■ **EXERCISE DIRECTIONS**
Filter this data down to the lines that hold "before", and copy them.

■ **DATASET EXTRACT**

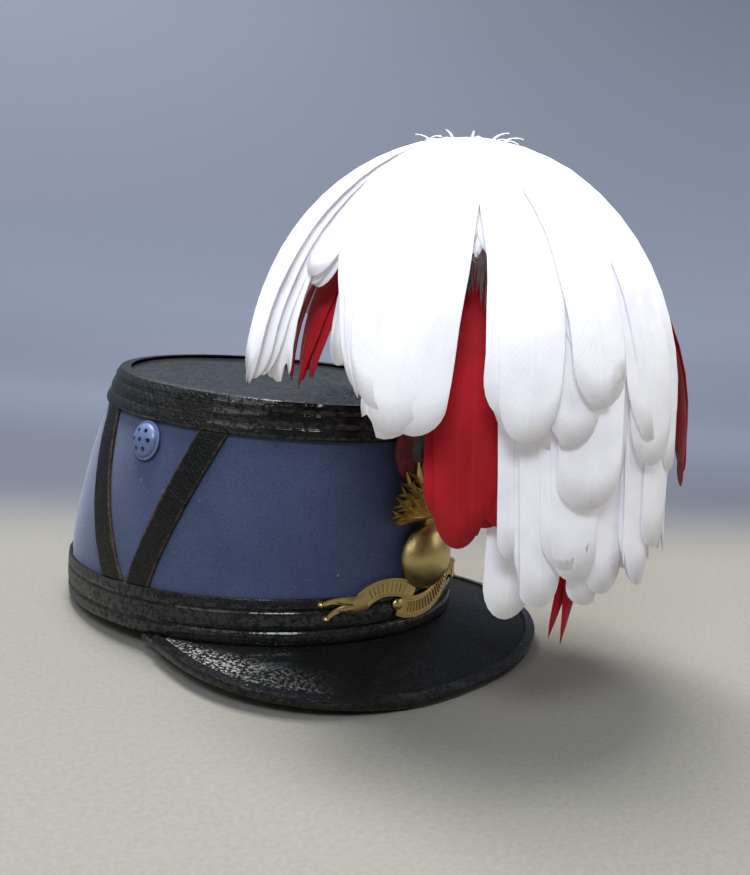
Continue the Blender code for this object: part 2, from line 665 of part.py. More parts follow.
def make_badge(parts, cutters, frame):
    layer = BADGE_THICKNESS / 16.0  # the pieces overlap, so each starts a little above the last
    block = ((-1, 0), (-1, BADGE_THICKNESS), (1, BADGE_THICKNESS), (1, 0))
    pieces = [dome(0.0, BALL_HEIGHT, BALL_RADIUS, BALL_DOME, DOME_SIDES, DOME_STEPS)]
    neck = [(0.0, BALL_HEIGHT + BALL_RADIUS * row.up) for row in NECK_ROWS]
    pieces.append(strip(neck, [row.half for row in NECK_ROWS], block, layer))
    for here, row in enumerate(LONG_FLAMES):
        wave = FLAME_WAVE if here % 2 else -FLAME_WAVE
        pieces.append(flame(row, layer * (2 + here % 3), FLAME_HALF_WIDTH, wave))
    for here, row in enumerate(SHORT_FLAMES):
        wave = -FLAME_WAVE if here % 2 else FLAME_WAVE
        pieces.append(flame(row, layer * (9 + here % 3), SHORT_FLAME_HALF_WIDTH, wave))
    for mirror in (1.0, -1.0):
        arch = places(SCROLL_ARCH, mirror)
        pieces.append(ribbon(arch, layer * 2, 6))
        pieces += ribs(arch, layer * 2, 7, 3, 5)
        tail = smooth_path(places(SCROLL_TAIL, mirror), 3)
        pieces.append(strip(tail, [SCROLL_HALF_WIDTH * TAIL_WIDTH] * len(tail), block, layer * 4))
        for table in (TAIL_UPPER, TAIL_LOWER):
            prong = places(table, mirror)
            halves = [SCROLL_HALF_WIDTH * width for width in PRONG_WIDTHS]
            pieces.append(strip(prong, halves, block, layer * 6))
            pieces.append(dome(*prong[-1], BEAD_RADIUS, BEAD_RISE, BEAD_SIDES, 2, layer * 3))
    front = places(SCROLL_FRONT)
    pieces.append(ribbon(front, layer * 8, 8))
    pieces += ribs(front, layer * 8, 10, 2, 8)
    pieces.append(dome(*front[0], CURL_RADIUS, CURL_RISE, BEAD_SIDES + 2, 2, layer * 5))
    fuse("badge", "brass", pieces, parts, cutters, frame)


def fill_hollows(bm):
    """Removes the walls of the small hollows that joined pieces shut in, which leaves them solid."""
    waiting = set(bm.faces)
    skins = []
    while waiting:
        skin = {waiting.pop()}
        edge_of = list(skin)
        while edge_of:
            for edge in edge_of.pop().edges:
                fresh = [face for face in edge.link_faces if face in waiting]
                waiting.difference_update(fresh)
                skin.update(fresh)
                edge_of.extend(fresh)
        skins.append(skin)
    outer = max(skins, key=len)
    inner = [face for skin in skins if skin is not outer for face in skin]
    bmesh.ops.delete(bm, geom=inner, context="FACES")


def fuse(name, finish, pieces, parts, cutters, frame):
    """Joins overlapping closed pieces into one body."""
    joined = bpy.data.collections.new(name + "_pieces")
    cutters.children.link(joined)
    first = object_from(pieces[0], name + "_first", finish, parts, None)
    for piece in pieces[1:]:
        object_from(piece, name + "_piece", finish, joined, None)
    join = first.modifiers.new("join", "BOOLEAN")
    join.operation = "UNION"
    join.operand_type = "COLLECTION"
    join.collection = joined
    bpy.context.view_layer.update()
    graph = bpy.context.evaluated_depsgraph_get()
    bm = bmesh.new()
    bm.from_mesh(first.evaluated_get(graph).to_mesh())
    fill_hollows(bm)
    bmesh.ops.triangulate(bm, faces=bm.faces)
    for piece in [first, *joined.objects]:
        bpy.data.objects.remove(piece, do_unlink=True)
    bpy.data.collections.remove(joined)
    made = object_from(bm, name, finish, parts, frame)
    made.data.materials.clear()
    made.data.materials.append(material_of(name, finish))
    shade_smooth(made)


# Plume

def plume_forward():
    return TOP_HALF_LENGTH + TOP_SHIFT + PLUME_AHEAD


def plume_top():
    return top_at(0.0) + PLUME_RISE


def lock_point(lock, share, top, shoulder):
    """Middle of a lock: over the shoulder on a quarter ellipse, then straight down to its tip."""
    radius = PLUME_RADIUS * lock.reach
    tip = plume_top() * lock.tip
    hang = max(0.0, top - shoulder - tip)
    curved = math.pi / 4.0 * (radius + shoulder)
    fall = min(1.0, (top - tip) / shoulder)
    last = math.acos(1.0 - fall)
    curved *= last / (math.pi / 2.0)
    travelled = share * (curved + hang)
    if travelled < curved:
        angle = last * travelled / curved
        return radius * math.sin(angle), top - shoulder * (1.0 - math.cos(angle))
    return radius * math.sin(last), top - shoulder * (1.0 - math.cos(last)) - (travelled - curved)


def make_lock(lock, top, shoulder):
    azimuth = math.radians(lock.azimuth)
    outward = Vector((-math.sin(azimuth), -math.cos(azimuth), 0.0))
    sideways = Vector((math.cos(azimuth), -math.sin(azimuth), 0.0))
    foot = Vector((0.0, -plume_forward(), 0.0))
    sections = []
    for row in LOCK_SECTIONS:
        radius, height = lock_point(lock, row.along, top, shoulder)
        behind, above = lock_point(lock, row.along - NUDGE, top, shoulder)
        along = (outward * (radius - behind) + Vector((0, 0, height - above))).normalized()
        out = sideways.cross(along)
        out = out if out.dot(outward + Vector((0, 0, 1))) > 0.0 else -out
        middle = foot + outward * radius + Vector((0, 0, height))
        half = PLUME_RADIUS * lock.width / 2.0 * row.width
        thick = LOCK_THICKNESS / 2.0 * min(1.0, LOCK_EDGE_SHARE + row.width)
        section = (sideways * half, out * thick, -sideways * half, -out * thick)
        sections.append([middle + offset for offset in section])
    return loft(sections)


def make_head(top, radius):
    """A squat cap that the locks grow from."""
    rings = []
    for share in HEAD_ROWS:
        angle = math.pi * share
        reach = radius * math.sin(angle)
        height = top + LOCK_THICKNESS / 2.0 - HEAD_HEIGHT / 2.0 * (1.0 - math.cos(angle))
        rings.append([Vector((reach * math.cos(2.0 * math.pi * side / DOME_SIDES),
                              reach * math.sin(2.0 * math.pi * side / DOME_SIDES) - plume_forward(), height))
                      for side in range(DOME_SIDES)])
    return loft(rings)


def make_plume(parts, cutters, frame):
    for name, finish, locks, drop, radius in (
        ("plume_white", "white", WHITE_LOCKS, 0.0, WHITE_HEAD_RADIUS),
        ("plume_red", "red", RED_LOCKS, RED_HEAD_DROP, RED_HEAD_RADIUS),
    ):
        top = plume_top() - drop - LOCK_THICKNESS / 2.0
        pieces = [make_head(top, radius)]
        pieces += [make_lock(lock, top, PLUME_SHOULDER - drop * 0.5) for lock in locks]
        fuse(name, finish, pieces, parts, cutters, frame)


def make_stem(parts, cutters, frame):
    """The post: a flat tang behind the cockade, and a rod that runs up to the plume's head."""
    back = tang_stand()
    band_top = top_at(0.0)
    high = band_top + TANG_HEIGHT * TANG_ABOVE_SHARE
    tang = []
    for share in STEM_ROWS:
        height = mix(high - TANG_HEIGHT, high, share)
        sheet = min(height, band_top)
        section = []
        for stand, order in ((back, (-1, 0, 1)), (back + TANG_THICKNESS, (1, 0, -1))):
            for edge in order:
                point = front_point(TANG_HALF_WIDTH * edge, sheet, stand)
                point.z = height
                section.append(point)
        tang.append(section)
    foot = front_point(0.0, band_top, back + TANG_THICKNESS / 2.0)
    head = plume_top() - RED_HEAD_DROP - HEAD_HEIGHT - GAP
    rod = [Vector((0.0, mix(foot.y, -plume_forward(), math.sin(math.pi / 2.0 * share)),
                   mix(band_top + STEM_RADIUS, head, share))) for share in STEM_ROWS]
    sections = []
    for middle in rod:
        sections.append([middle + Vector((math.cos(angle), math.sin(angle), 0.0)) * STEM_RADIUS
                         for angle in (2.0 * math.pi * side / ROD_SIDES for side in range(ROD_SIDES))])
    fuse("plume_stem", "iron", [loft(tang), loft(sections)], parts, cutters, frame)


# Where it stands

def world_points(parts):
    bpy.context.view_layer.update()
    graph = bpy.context.evaluated_depsgraph_get()
    for piece in parts.objects:
        evaluated = piece.evaluated_get(graph)
        for vertex in evaluated.to_mesh().vertices:
            yield piece.name, evaluated.matrix_world @ vertex.co
        evaluated.to_mesh_clear()


def stand_up(parts, frame):
    """Leans the hat back on the rear of its rim, and puts the middle of its underside at the origin."""
    rear = RIM_HALF_LENGTH + GAP + BAND_THICKNESS * LOWER_BAND_RIDGES[0].stand
    lean = max(math.atan2(-point.z, rear - point.y) for name, point in world_points(parts)
               if name == "peak_binding")
    frame.rotation_euler.x = -lean
    points = [point for _, point in world_points(parts)]
    low = Vector([min(point[axis] for point in points) for axis in range(3)])
    high = Vector([max(point[axis] for point in points) for axis in range(3)])
    frame.location = (-(low.x + high.x) / 2.0, -(low.y + high.y) / 2.0, -low.z)
    bpy.context.view_layer.update()


def main():
    clear_scene()
    parts = new_collection("shako")
    cutters = new_collection("cutters", hidden=True)
    frame = bpy.data.objects.new("hat_frame", None)
    bpy.context.scene.collection.objects.link(frame)
    make_crown(parts, cutters, frame)
    make_lower_band(parts, frame)
    make_upper_band(parts, frame)
    make_top_disc(parts, frame)
    make_peak(parts, frame)
    make_peak_binding(parts, frame)
    for side, sign in (("right", 1.0), ("left", -1.0)):
        for strap in STRAPS:
            make_strap(strap, side, sign, parts, frame)
        make_vent(side, sign, parts, cutters, frame)
    make_cockade(parts, frame)
    make_badge(parts, cutters, frame)
    make_stem(parts, cutters, frame)
    make_plume(parts, cutters, frame)
    stand_up(parts, frame)


main()
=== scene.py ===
import json
import random
from collections import namedtuple
from math import acos, atan2, cos, degrees, exp, hypot, pi, radians, sin, sqrt, tau

import bmesh
import bpy
from mathutils import Matrix, Vector, noise


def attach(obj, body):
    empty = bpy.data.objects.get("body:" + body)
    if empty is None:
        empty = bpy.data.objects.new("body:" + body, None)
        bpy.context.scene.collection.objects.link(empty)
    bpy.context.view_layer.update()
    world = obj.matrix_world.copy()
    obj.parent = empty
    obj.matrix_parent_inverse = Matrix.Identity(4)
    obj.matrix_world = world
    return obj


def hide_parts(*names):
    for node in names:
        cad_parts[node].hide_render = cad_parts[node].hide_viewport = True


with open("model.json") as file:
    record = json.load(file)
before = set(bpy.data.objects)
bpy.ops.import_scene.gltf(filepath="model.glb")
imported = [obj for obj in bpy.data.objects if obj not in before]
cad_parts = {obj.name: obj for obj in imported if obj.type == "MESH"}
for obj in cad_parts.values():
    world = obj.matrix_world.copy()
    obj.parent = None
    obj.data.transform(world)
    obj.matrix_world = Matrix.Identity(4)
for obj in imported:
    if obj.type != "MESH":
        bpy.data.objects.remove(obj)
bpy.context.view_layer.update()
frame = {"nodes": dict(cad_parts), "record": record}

cad = frame["nodes"]

# The hat stands on its rim and peak, so its own axis leans. The record's head opening gives the place
# and the lean, and every piece is shaped upright in the hat's own frame first: front at -Y.
headOpening = next(row for row in frame["record"]["mounts"] if row["name"] == "head_opening")
hatUp = -Vector(headOpening["axis"]).normalized()
hatSide = Vector((1.0, 0.0, 0.0))
hatTurn = Matrix((hatSide, hatUp.cross(hatSide), hatUp)).transposed().to_4x4()
hatPlace = Matrix.Translation(headOpening["pos_m"]) @ hatTurn

hat = dict(
    rimHalfLength=0.106, rimHalfWidth=0.0895, topHalfLength=0.091, topHalfWidth=0.0725,
    topShift=0.0205,  # how far forward of the rim the top lies
    topHeight=0.1143, topFall=0.074,  # the top drops by this much for each metre forward
    straightShare=0.19, drawInCurve=1.55, wall=0.0025, gap=0.0003,
    steps=200,  # facets round the hat
)
nudge = 1e-3
bands = dict(
    lowerHeight=0.0209, upperHeight=0.0162, thickness=0.0024, lipWidth=0.0035, lipThickness=0.0011,
    discThickness=0.002,
)


# Shader maths: a wire carries a number between nodes, and sums of wires add the Math nodes

class Wire:
    def __init__(self, paint, socket):
        self.paint = paint
        self.socket = socket

    def maths(self, operation, first, second):
        return self.paint.node("ShaderNodeMath", dict(operation=operation), {0: first, 1: second})

    def __add__(self, other):
        return self.maths("ADD", self, other)

    def __radd__(self, other):
        return self.maths("ADD", other, self)

    def __sub__(self, other):
        return self.maths("SUBTRACT", self, other)

    def __rsub__(self, other):
        return self.maths("SUBTRACT", other, self)

    def __mul__(self, other):
        return self.maths("MULTIPLY", self, other)

    def __rmul__(self, other):
        return self.maths("MULTIPLY", other, self)

    def __abs__(self):
        return self.maths("ABSOLUTE", self, 0.0)

    def most(self, other):
        return self.maths("MAXIMUM", self, other)

    def sine(self):
        return self.maths("SINE", self, 0.0)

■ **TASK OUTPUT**
before = set(bpy.data.objects)
imported = [obj for obj in bpy.data.objects if obj not in before]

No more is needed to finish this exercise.